■ **Supplied data**
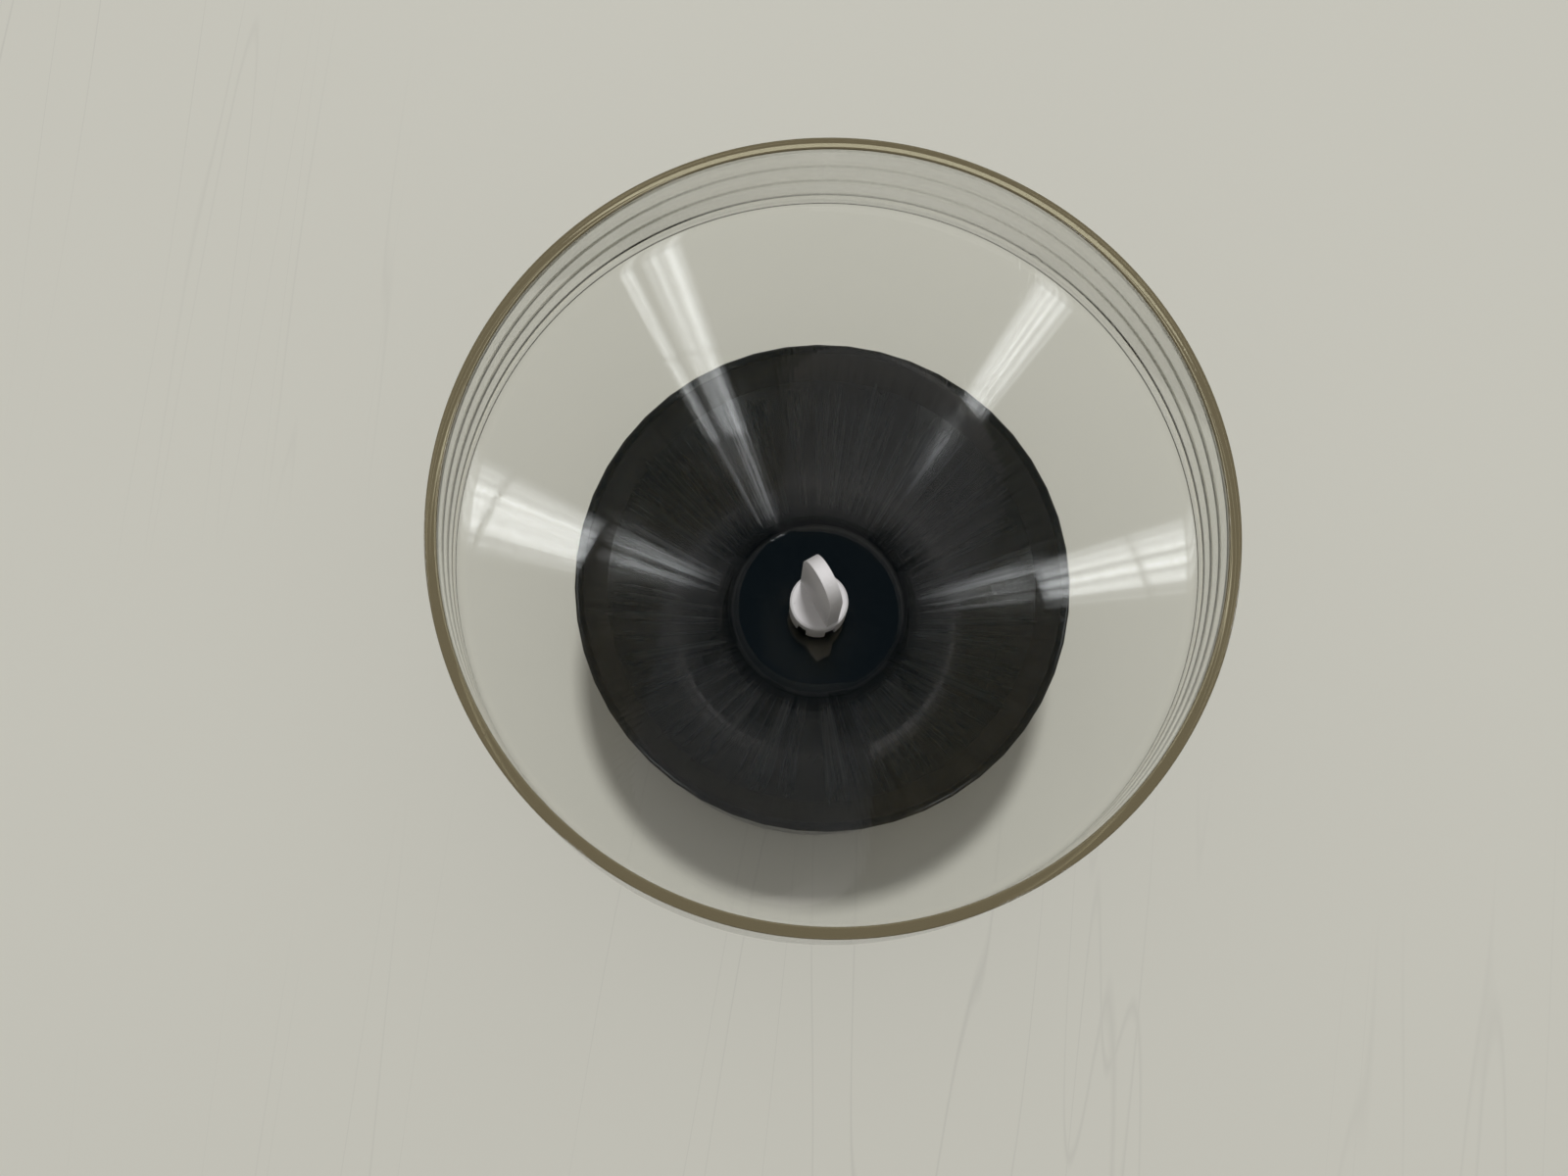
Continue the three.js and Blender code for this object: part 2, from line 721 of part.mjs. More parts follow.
function pullHandle() {
  const round = handleHeight / 2 - handleBevel;
  const reach = (handleLength - handleHeight) / 2;
  const outline = [
    ...arc([reach, 0], round, round, -90, 90, 8),
    ...arc([-reach, 0], round, round, 90, 270, 8),
  ];
  const shape = new THREE.Shape(outline.map(([x, y]) => new THREE.Vector2(x, y)));
  const settings = {
    depth: handleDepth - 2 * handleBevel,
    bevelThickness: handleBevel,
    bevelSize: handleBevel,
    bevelSegments: 3,
  };
  const bar = solidOf(new THREE.ExtrudeGeometry(shape, settings)).translate([0, 0, handleBevel]);
  const bore = disc(handleBore, -cut, handleDepth + cut, smallFacets);
  const pocket = disc(knotRadius + gap, handleDepth - knotPocketDepth, handleDepth + cut, smallFacets);
  const solid = bar.subtract(bore).subtract(pocket);
  return piece('pull_handle', alongY(solid, handleBack, cordLevel), blackPlastic);
}

function cordKnot() {
  const knot = solidOf(new THREE.SphereGeometry(knotRadius, 12, 8));
  return piece('cord_knot', knot.scale([1, knotSquash, 1]).translate([0, knotMiddle, cordLevel]), cordFibre);
}

function handlePlug() {
  const solid = disc(knotRadius, -plugThickness, 0, smallFacets);
  return piece('handle_plug', alongY(solid, handleFront - plugInset, cordLevel), blackPlastic);
}

// The cord from the winding to the knot, tangent to the drum where it leaves.
function pullCord() {
  const eyeletY = dockBack - dockWall;
  const swing = Math.acos(cordLead / eyeletY);
  const lead = new THREE.Vector3(cordLead * Math.sin(swing), cordLead * Math.cos(swing), cordLevel);
  const eyelet = new THREE.Vector3(0, eyeletY, cordLevel);
  const along = eyelet.clone().sub(lead).normalize();
  const clearRadius = drumGrooveRadius + windingThickness + 2 * gap + cordRadius;
  const start = lead.clone().addScaledVector(along, Math.sqrt(clearRadius ** 2 - cordLead ** 2) + gap);
  const bend = 3 * cordRadius;
  const path = new THREE.CatmullRomCurve3([
    start,
    start.clone().lerp(eyelet, 0.5),
    eyelet.clone().addScaledVector(along, -bend),
    eyelet.clone().add(new THREE.Vector3(0, bend, 0)),
    new THREE.Vector3(0, knotMiddle - knotSquash * knotRadius - gap, cordLevel),
  ]);
  const section = new THREE.Shape();
  section.absarc(0, 0, cordRadius, 0, 2 * Math.PI, false);
  const settings = { steps: 20, curveSegments: 4, extrudePath: path, bevelEnabled: false };
  return piece('pull_cord', solidOf(new THREE.ExtrudeGeometry(section, settings)), cordFibre);
}

// ---------------------------------------------------------------- assembly

function assembly(...parts) {
  const group = new THREE.Group();
  for (const part of parts) group.add(part);
  return group;
}

const baseAssembly = assembly(
  baseShell(),
  seatRing(),
  basePlate(),
  ...footAngles.map(rubberFoot),
  ...screwAngles.map(baseScrew),
  bush('lower_bush', plateTop, lowerBossTop),
  bush('upper_bush', upperBushFoot, upperBushTop),
  hubSeal(),
  springBarrel(),
  recoilSpring(),
  handleDock(),
  cordEyelet(),
  pullCord(),
);
const drumAssembly = assembly(cordDrum(), cordWinding(), pawlPin(0), pawlPin(1), pawl(0), pawl(1));
const spindleAssembly = assembly(spindle(), circlip(), thrustWasher(), ratchetWheel(), drivePost());
const handleAssembly = assembly(pullHandle(), cordKnot(), handlePlug());
const bowlAssembly = assembly(bowl(), bowlSeal());

const group = assembly(baseAssembly, drumAssembly, spindleAssembly, handleAssembly, bowlAssembly);

export default group;
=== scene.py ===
"""Salad spinner, bowl and drive base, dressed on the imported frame. Metres, +Z up."""
import math

import bpy
from mathutils import Matrix, Vector


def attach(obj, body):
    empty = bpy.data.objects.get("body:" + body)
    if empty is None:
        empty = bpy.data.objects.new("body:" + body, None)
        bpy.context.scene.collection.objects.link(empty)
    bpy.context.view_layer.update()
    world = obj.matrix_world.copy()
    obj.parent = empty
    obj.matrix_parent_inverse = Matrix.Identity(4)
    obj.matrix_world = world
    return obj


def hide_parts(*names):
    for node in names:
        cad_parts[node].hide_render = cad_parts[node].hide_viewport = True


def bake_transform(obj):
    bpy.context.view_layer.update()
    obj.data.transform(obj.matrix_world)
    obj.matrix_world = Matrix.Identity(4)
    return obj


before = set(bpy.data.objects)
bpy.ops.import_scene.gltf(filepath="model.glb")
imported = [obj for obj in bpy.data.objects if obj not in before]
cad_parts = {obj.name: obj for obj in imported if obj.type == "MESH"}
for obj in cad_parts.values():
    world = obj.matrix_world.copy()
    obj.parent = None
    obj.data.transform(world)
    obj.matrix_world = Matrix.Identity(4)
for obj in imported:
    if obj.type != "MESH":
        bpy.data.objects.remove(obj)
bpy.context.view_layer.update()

MM = 0.001

# Bowl, in millimetres
RIM_RADIUS = 130.0
RIM_INNER = 126.0
BOWL_HEIGHT = 200.0
BAND_FOOT = 144.0
RIB_COUNT = 4
RIB_STEPS = 14
RIB_PROUD = 0.2
RIB_FOOT_CUT = 0.7  # rounding where the band leaves the cone
RIM_FACE = 2.0  # plain edge above the top rib
FLOOR_RADIUS = 32.0
FLOOR_HEIGHT = 40.9
BOWL_WALL = 4.0
CHIMNEY_BORE = 6.2
CHIMNEY_RADIUS = 8.6
CHIMNEY_TOP = 52.9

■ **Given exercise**
Extract, from the listing above, every line where the string "before" occurs.

■ **Response**
before = set(bpy.data.objects)
imported = [obj for obj in bpy.data.objects if obj not in before]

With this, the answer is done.